Two developments of Sunday stand out for their contrasting nature. The first was a public rally the Congress had organised in the national capital to highlight the growing “people’s anger” against the Modi Government. The second was the Government’s announcement that all 597,464 inhabited villages of the country had been electrified under a Central Government initiative.
The Congress’s meeting had a big turnout and top leaders including Sonia Gandhi and party president Rahul Gandhi addressed the gathering. The senior brass of the party said the people were furious with the Modi regime’s failures to provide jobs, ensure safety of women, protection to the marginalised sections of society such as the Scheduled Caste community, and tackle the agrarian crisis. All of these are abstract allegations and none is backed by statistics, present or comparative.
There may be elements of apprehension in the minds of people over some of the issues raised at the Congress event, but it is doubtful if they have taken the shape of public anger of the kind to summarily displace the incumbent regime in the next Lok Sabha election. In any case, it requires more than just public anger for a party to win an election; that anger needs to be tapped through a sound organisation and effective leadership. On the other hand, the electrification of all villages is a matter of record, not rhetoric.
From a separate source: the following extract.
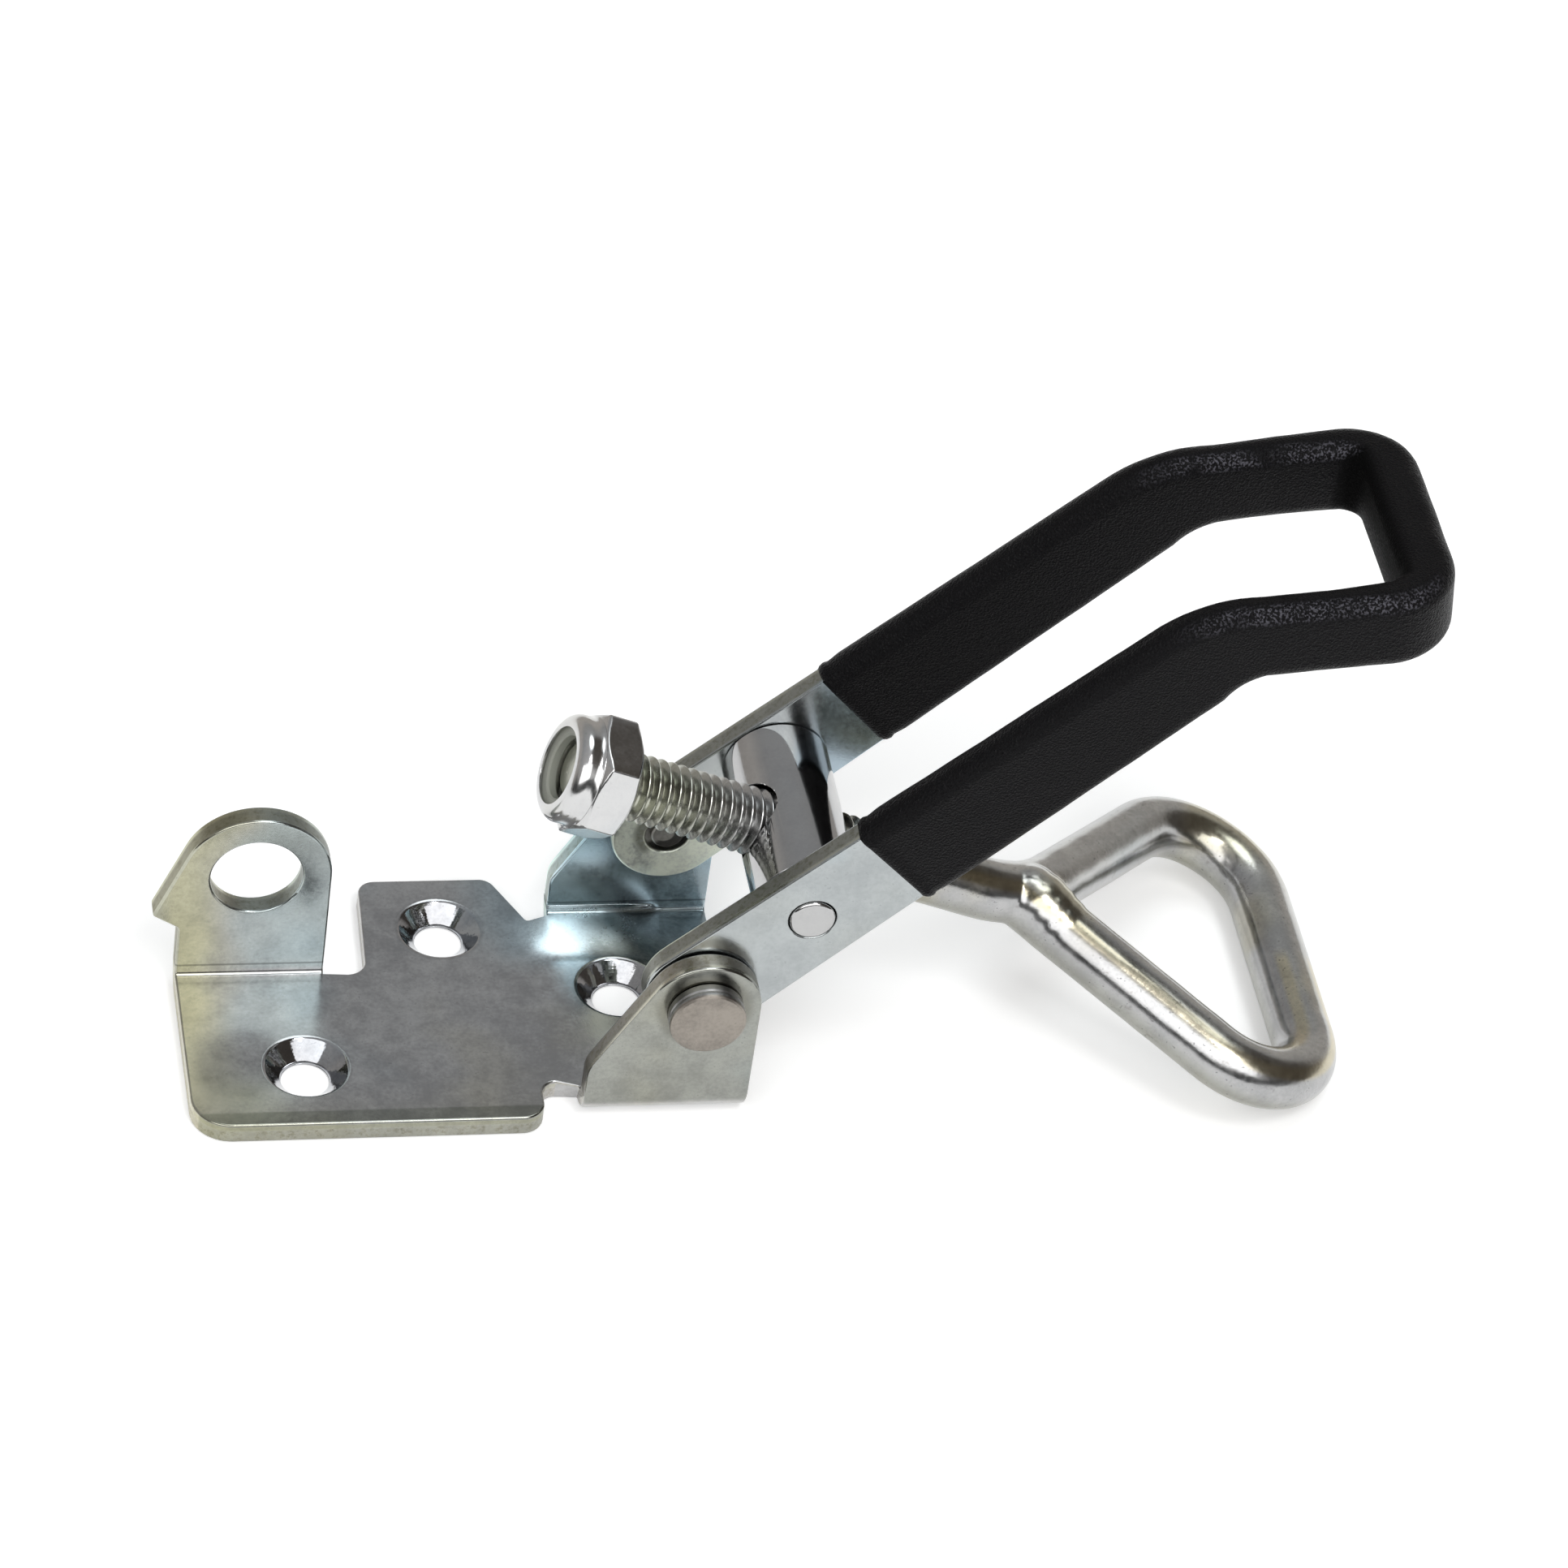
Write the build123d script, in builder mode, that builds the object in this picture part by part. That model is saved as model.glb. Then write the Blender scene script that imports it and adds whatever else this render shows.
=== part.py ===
"""Over centre toggle latch: folded base, double lever with a coated grip, and an adjustable loop hook.

Frame: X runs from the padlock ear to the hook, Y across the latch and Z up. The origin lies on the
underside of the base, below the pivot axis and midway between the two pivot ears. Millimetres.
"""

import os
from math import acos, asin, atan2, cos, degrees, hypot, radians, sin, tan

from build123d import *

os.makedirs("parts", exist_ok=True)

# ---------------------------------------------------------------- base, one folded sheet
SHEET = 2.0                    # thickness of the sheet
BEND_INSIDE = 1.0              # inside radius of every fold
BASE_LEFT = -43.3              # left edge of the base
BASE_FRONT = -14.6             # front edge of the base
FRONT_LEFT_ROUND = 3.5
FRONT_RIGHT = -12.8            # right end of the front edge, where the relief of the front ear starts
FRONT_RIGHT_ROUND = 2.0
RELIEF_ROUND = 1.3             # corner of the relief beside the front ear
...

When the Modi Government took over in May 2014, a total of 18,452 villages were without electricity as they had not been connected to the national grid. The Prime Minister had on August 15, 2014, set a 1,000-day deadline to electrify all villages mentioned in the census. Now that every inhabited village has been given power supply, the next step would be for respective State Governments to ensure that electricity reaches every single household in these villages. The inhabitants must also be proactive in demanding that this happens.
Not just that, agencies must go beyond the strict definition of ‘electrification’ — for now, a village is considered electrified if 10 per cent of its households and public places have access to power supply. The arrival of electricity in village homes which had remained neglected since independence, marks nothing less than a revolution in the lives of people who are the beneficiaries. Instead of going to town whipping up passions over the supposed rising anger of the people against the BJP-led NDA regime at the Centre, the Congress must answer why its self-claimed pro-poor policies did nothing over the decades its ruled the country, to bring millions of people out of the dark.